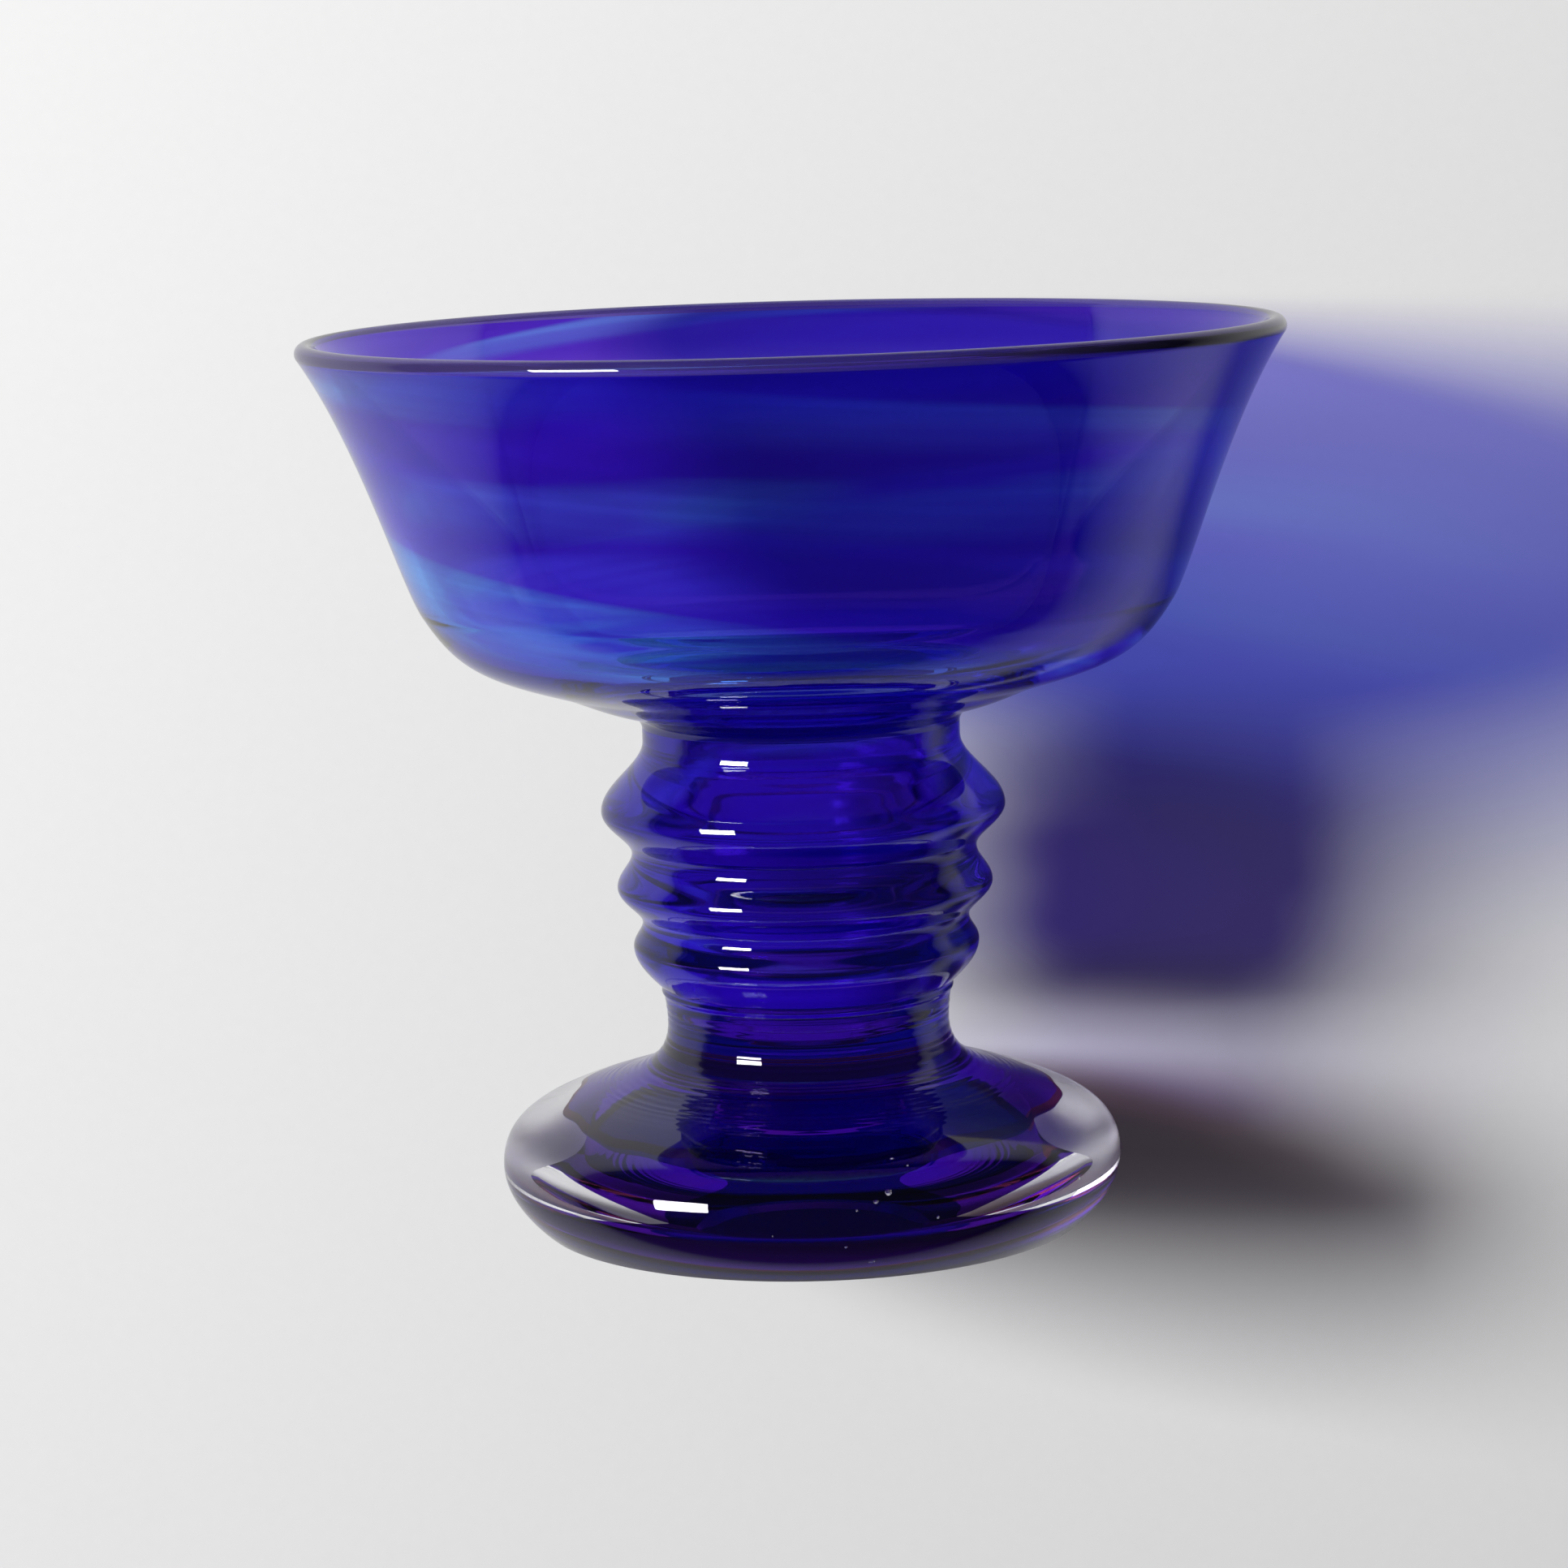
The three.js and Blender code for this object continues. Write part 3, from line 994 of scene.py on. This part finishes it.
@dataclass
class KnoppedStem:
    """The hollow stem: a blue overlay with three knops, a colourless lining, and the merese above it."""

    foot: CushionFoot
    # Each lower knop's rise, crest radius, fall and the radius of the crease above it
    knops: tuple[tuple[float, float, float, float], ...] = ((6.3, 27.1, 3.8, 25.6), (5.6, 29.4, 5.4, 27.0))
    top_rise: float = 6.7
    top_radius: float = 31.6
    top_sweep: float = 11.0
    neck_radius: float = 24.8
    neck_height: float = 2.3
    overlay: float = 2.0
    lining: float = 2.4
    end_lining: float = 1.5
    follow_share: float = 0.2
    ring_pitch: float = 2.7
    ring_wander: tuple[float, float] = (1.4, 0.23)
    ring_height: float = 0.03
    merese_radius: float = 29.0
    merese_thickness: float = 2.8
    merese_leave: Point = (0.4, 1.4)
    merese_arrive: Point = (-3.0, -0.6)
    merese_steps: int = 24
    step: float = 0.16

    @property
    def base(self) -> float:
        """Height of the seam that the stem stands on."""
        return self.foot.top

    @property
    def length(self) -> float:
        """Length of the stem from the seam to the merese."""
        rise = sum(knop[0] + knop[2] for knop in self.knops)
        return rise + self.top_rise + self.top_sweep + self.neck_height

    def outer(self) -> list[Point]:
        """Give the stem's outside: knops that meet in creases, then a sweep into the neck.

        Returns:
            The points.
        """
        heights = [0.0]
        radii = [self.foot.seam_radius]

        def stretch(rise: float, radius: float, ease: Callable[[float], float]) -> None:
            """Add one stretch.

            Args:
                rise: How far it rises.
                radius: The radius it ends at.
                ease: How its radius changes over its rise.
            """
            steps = max(4, round(rise / self.step))
            low, start = heights[-1], radii[-1]
            heights.extend(low + rise * i / steps for i in range(1, steps + 1))
            radii.extend(start + (radius - start) * ease(i / steps) for i in range(1, steps + 1))

        def from_seam(part: float) -> float:
            """Leave at a slant and arrive level."""
            return math.sin(part * math.pi / 2)

        def sweep(part: float) -> float:
            """Leave and arrive level."""
            return (1 - math.cos(part * math.pi)) / 2

        for i, (rise, crest, fall, crease) in enumerate(self.knops):
            stretch(rise, crest, from_seam if i == 0 else sweep)
            stretch(fall, crease, sweep)
        stretch(self.top_rise, self.top_radius, sweep)
        stretch(self.top_sweep, self.neck_radius, sweep)
        stretch(self.neck_height, self.neck_radius, sweep)
        return [(radius, self.base + height) for radius, height in zip(radii, heights)]

    def bubble(self) -> list[Point]:
        """Give the blown bubble from its lower end in the foot up to the merese.

        Returns:
            The points.
        """
        skin = self.overlay + self.foot.gap + self.lining
        end = self.foot.well(self.foot.gap + self.end_lining)
        seam_radius = self.foot.seam_radius
        pinch = seam_radius - skin - end[-1][0]
        body = []
        for radius, height in self.outer():
            part = (height - self.base) / self.length
            plain = seam_radius + (self.neck_radius - seam_radius) * part
            # The pinch ends a third of the way up, and the rings fade out over a sixth at both ends
            narrow = pinch * max(0.0, 1 - part * 3) ** 2
            calm = min(1.0, 6 * part, 6 * (1 - part))
            wave = float(ring_wave(height - self.base, self.ring_pitch, *self.ring_wander))
            ring = self.ring_height * calm * wave
            body.append((plain + (radius - plain) * self.follow_share - skin - narrow + ring, height))
        return [*end, *body[1:]]

    def build(self, cobalt: BlownCobalt, bit: BlownCobalt, clear: Material, seam: Material) -> None:
        """Make the overlay, the lining and the merese.

        Args:
            cobalt: The overlay's finish.
            bit: The merese's finish.
            clear: The lining's material.
            seam: The invisible fused face.
        """
        outer = self.outer()
        skin = Outline([outer[0]])
        skin.follow(outer[1:], Surface.OPEN)
        inner = [(radius - self.overlay, height) for radius, height in outer]
        skin.follow(inner[::-1], Surface.FUSED)
        skin.close(Surface.FUSED)
        overlay = turned("stem_overlay", skin, {Surface.OPEN: cobalt.material(), Surface.FUSED: seam})
        place(overlay, "stem_blue_overlay", "cobalt_overlay")

        thin = self.overlay + self.foot.gap
        end = self.foot.well(self.foot.gap)
        cup = Outline([end[0]])
        cup.follow(end[1:], Surface.FUSED)
        cup.follow([(radius - thin, height) for radius, height in outer], Surface.FUSED)
        bubble = self.bubble()[::-1]
        cup.line(*bubble[0], Surface.FUSED, steps=2)
        cup.follow(bubble[1:], Surface.OPEN)
        lining = turned("stem_lining", cup, {Surface.OPEN: clear, Surface.FUSED: seam})
        place(lining, "stem_clear_lining", "clear_glass")

        low = self.base + self.length
        high = low + self.merese_thickness
        collar = Outline([(0.0, low)])
        collar.line(bubble[0][0], low, Surface.OPEN, steps=6)
        collar.line(self.neck_radius, low, Surface.FUSED, steps=2)
        side = Curve((self.merese_radius, high), self.merese_leave, self.merese_arrive, self.merese_steps)
        collar.follow(side.points(collar.points[-1]), Surface.OPEN)
        collar.line(0.0, high, Surface.FUSED, steps=4)
        merese = turned("merese_collar", collar, {Surface.OPEN: bit.material(), Surface.FUSED: seam})
        place(merese, "merese", "merese_blue_glass")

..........

→ Task prompt:
Return all of the data word for word.

→ Answer:
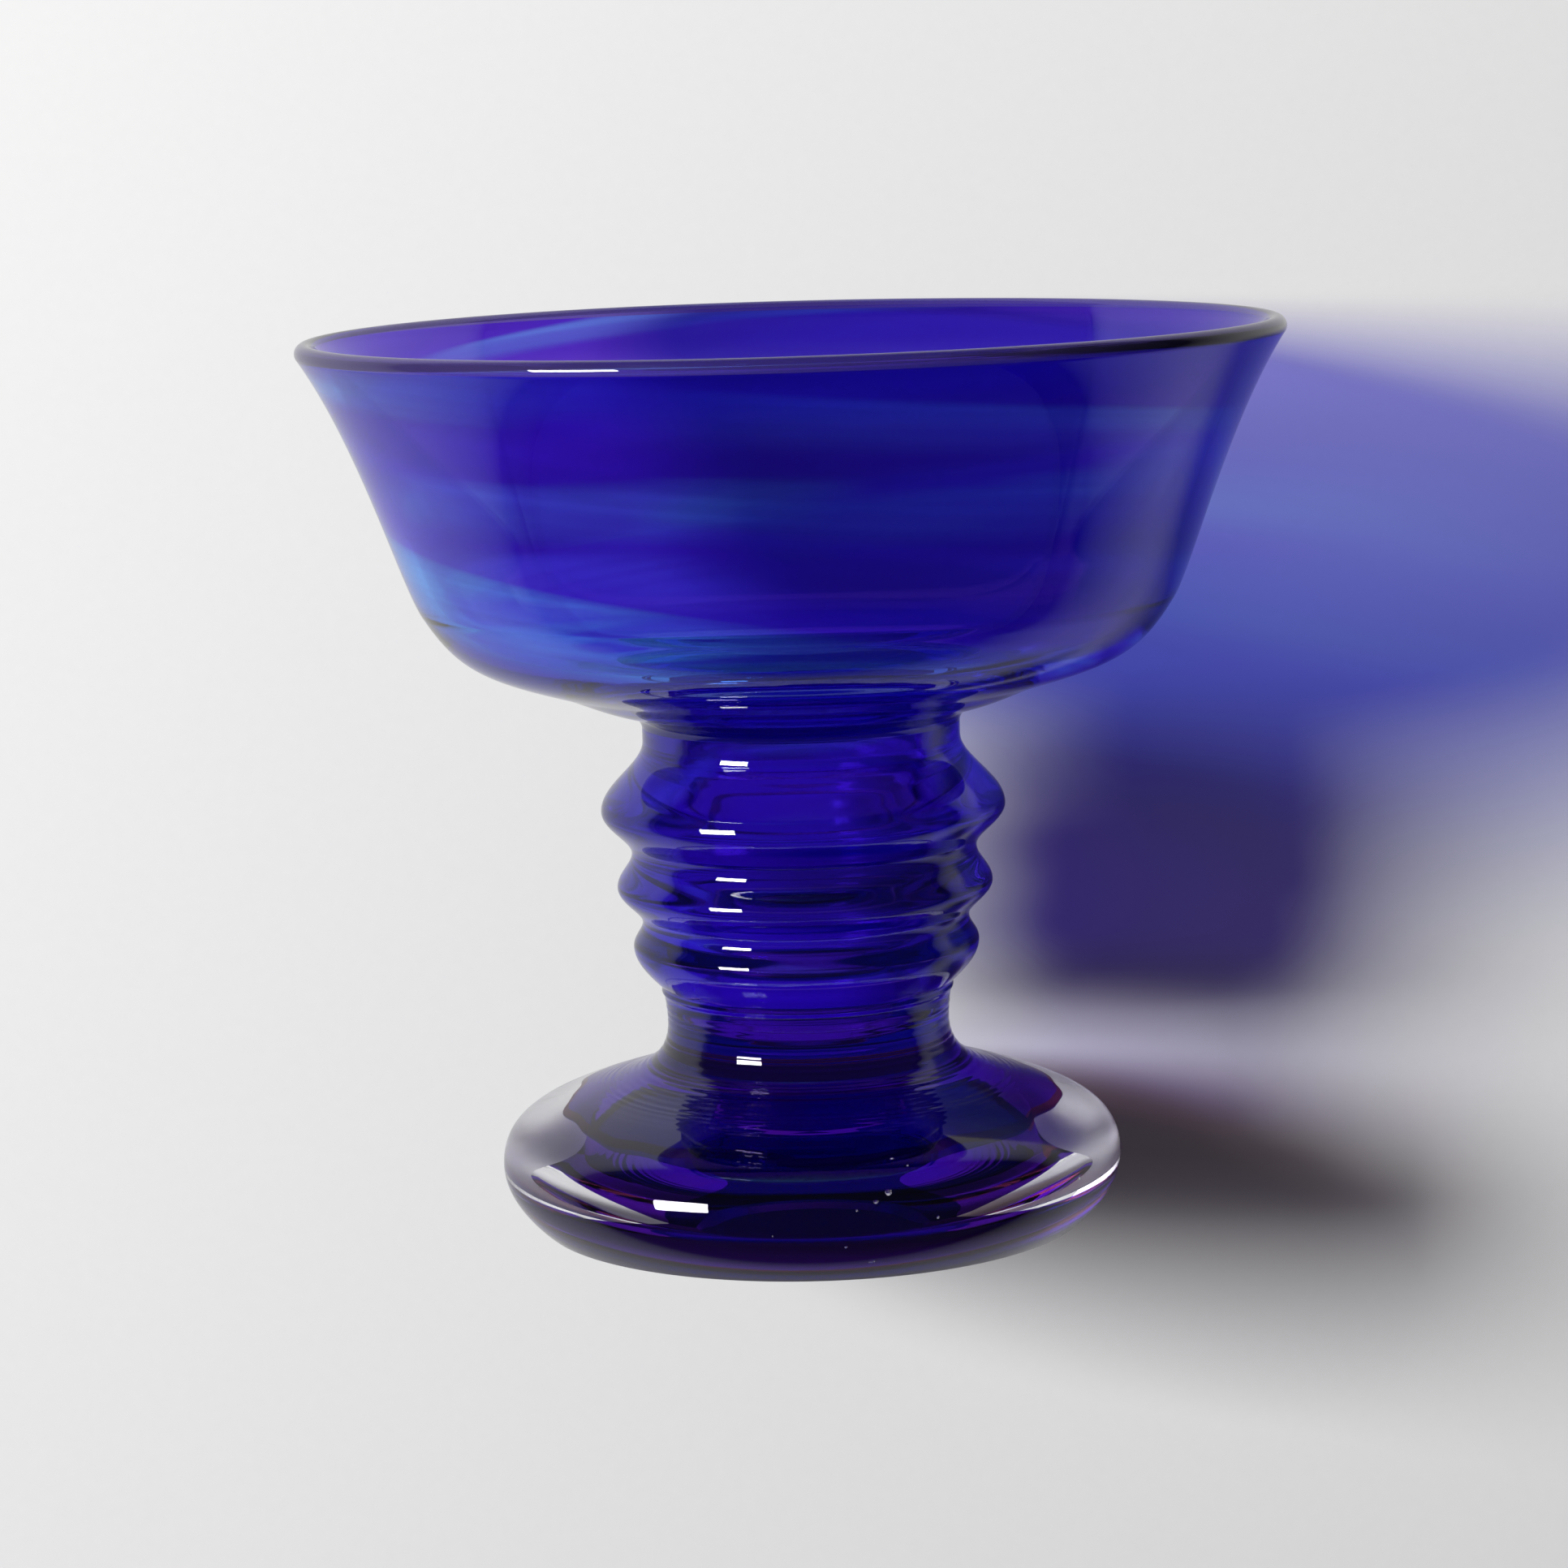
The three.js and Blender code for this object continues. Write part 3, from line 994 of scene.py on. This part finishes it.
@dataclass
class KnoppedStem:
    """The hollow stem: a blue overlay with three knops, a colourless lining, and the merese above it."""

    foot: CushionFoot
    # Each lower knop's rise, crest radius, fall and the radius of the crease above it
    knops: tuple[tuple[float, float, float, float], ...] = ((6.3, 27.1, 3.8, 25.6), (5.6, 29.4, 5.4, 27.0))
    top_rise: float = 6.7
    top_radius: float = 31.6
    top_sweep: float = 11.0
    neck_radius: float = 24.8
    neck_height: float = 2.3
    overlay: float = 2.0
    lining: float = 2.4
    end_lining: float = 1.5
    follow_share: float = 0.2
    ring_pitch: float = 2.7
    ring_wander: tuple[float, float] = (1.4, 0.23)
    ring_height: float = 0.03
    merese_radius: float = 29.0
    merese_thickness: float = 2.8
    merese_leave: Point = (0.4, 1.4)
    merese_arrive: Point = (-3.0, -0.6)
    merese_steps: int = 24
    step: float = 0.16

    @property
    def base(self) -> float:
        """Height of the seam that the stem stands on."""
        return self.foot.top

    @property
    def length(self) -> float:
        """Length of the stem from the seam to the merese."""
        rise = sum(knop[0] + knop[2] for knop in self.knops)
        return rise + self.top_rise + self.top_sweep + self.neck_height

    def outer(self) -> list[Point]:
        """Give the stem's outside: knops that meet in creases, then a sweep into the neck.

        Returns:
            The points.
        """
        heights = [0.0]
        radii = [self.foot.seam_radius]

        def stretch(rise: float, radius: float, ease: Callable[[float], float]) -> None:
            """Add one stretch.

            Args:
                rise: How far it rises.
                radius: The radius it ends at.
                ease: How its radius changes over its rise.
            """
            steps = max(4, round(rise / self.step))
            low, start = heights[-1], radii[-1]
            heights.extend(low + rise * i / steps for i in range(1, steps + 1))
            radii.extend(start + (radius - start) * ease(i / steps) for i in range(1, steps + 1))

        def from_seam(part: float) -> float:
            """Leave at a slant and arrive level."""
            return math.sin(part * math.pi / 2)

        def sweep(part: float) -> float:
            """Leave and arrive level."""
            return (1 - math.cos(part * math.pi)) / 2

        for i, (rise, crest, fall, crease) in enumerate(self.knops):
            stretch(rise, crest, from_seam if i == 0 else sweep)
            stretch(fall, crease, sweep)
        stretch(self.top_rise, self.top_radius, sweep)
        stretch(self.top_sweep, self.neck_radius, sweep)
        stretch(self.neck_height, self.neck_radius, sweep)
        return [(radius, self.base + height) for radius, height in zip(radii, heights)]

    def bubble(self) -> list[Point]:
        """Give the blown bubble from its lower end in the foot up to the merese.

        Returns:
            The points.
        """
        skin = self.overlay + self.foot.gap + self.lining
        end = self.foot.well(self.foot.gap + self.end_lining)
        seam_radius = self.foot.seam_radius
        pinch = seam_radius - skin - end[-1][0]
        body = []
        for radius, height in self.outer():
            part = (height - self.base) / self.length
            plain = seam_radius + (self.neck_radius - seam_radius) * part
            # The pinch ends a third of the way up, and the rings fade out over a sixth at both ends
            narrow = pinch * max(0.0, 1 - part * 3) ** 2
            calm = min(1.0, 6 * part, 6 * (1 - part))
            wave = float(ring_wave(height - self.base, self.ring_pitch, *self.ring_wander))
            ring = self.ring_height * calm * wave
            body.append((plain + (radius - plain) * self.follow_share - skin - narrow + ring, height))
        return [*end, *body[1:]]

    def build(self, cobalt: BlownCobalt, bit: BlownCobalt, clear: Material, seam: Material) -> None:
        """Make the overlay, the lining and the merese.

        Args:
            cobalt: The overlay's finish.
            bit: The merese's finish.
            clear: The lining's material.
            seam: The invisible fused face.
        """
        outer = self.outer()
        skin = Outline([outer[0]])
        skin.follow(outer[1:], Surface.OPEN)
        inner = [(radius - self.overlay, height) for radius, height in outer]
        skin.follow(inner[::-1], Surface.FUSED)
        skin.close(Surface.FUSED)
        overlay = turned("stem_overlay", skin, {Surface.OPEN: cobalt.material(), Surface.FUSED: seam})
        place(overlay, "stem_blue_overlay", "cobalt_overlay")

        thin = self.overlay + self.foot.gap
        end = self.foot.well(self.foot.gap)
        cup = Outline([end[0]])
        cup.follow(end[1:], Surface.FUSED)
        cup.follow([(radius - thin, height) for radius, height in outer], Surface.FUSED)
        bubble = self.bubble()[::-1]
        cup.line(*bubble[0], Surface.FUSED, steps=2)
        cup.follow(bubble[1:], Surface.OPEN)
        lining = turned("stem_lining", cup, {Surface.OPEN: clear, Surface.FUSED: seam})
        place(lining, "stem_clear_lining", "clear_glass")

        low = self.base + self.length
        high = low + self.merese_thickness
        collar = Outline([(0.0, low)])
        collar.line(bubble[0][0], low, Surface.OPEN, steps=6)
        collar.line(self.neck_radius, low, Surface.FUSED, steps=2)
        side = Curve((self.merese_radius, high), self.merese_leave, self.merese_arrive, self.merese_steps)
        collar.follow(side.points(collar.points[-1]), Surface.OPEN)
        collar.line(0.0, high, Surface.FUSED, steps=4)
        merese = turned("merese_collar", collar, {Surface.OPEN: bit.material(), Surface.FUSED: seam})
        place(merese, "merese", "merese_blue_glass")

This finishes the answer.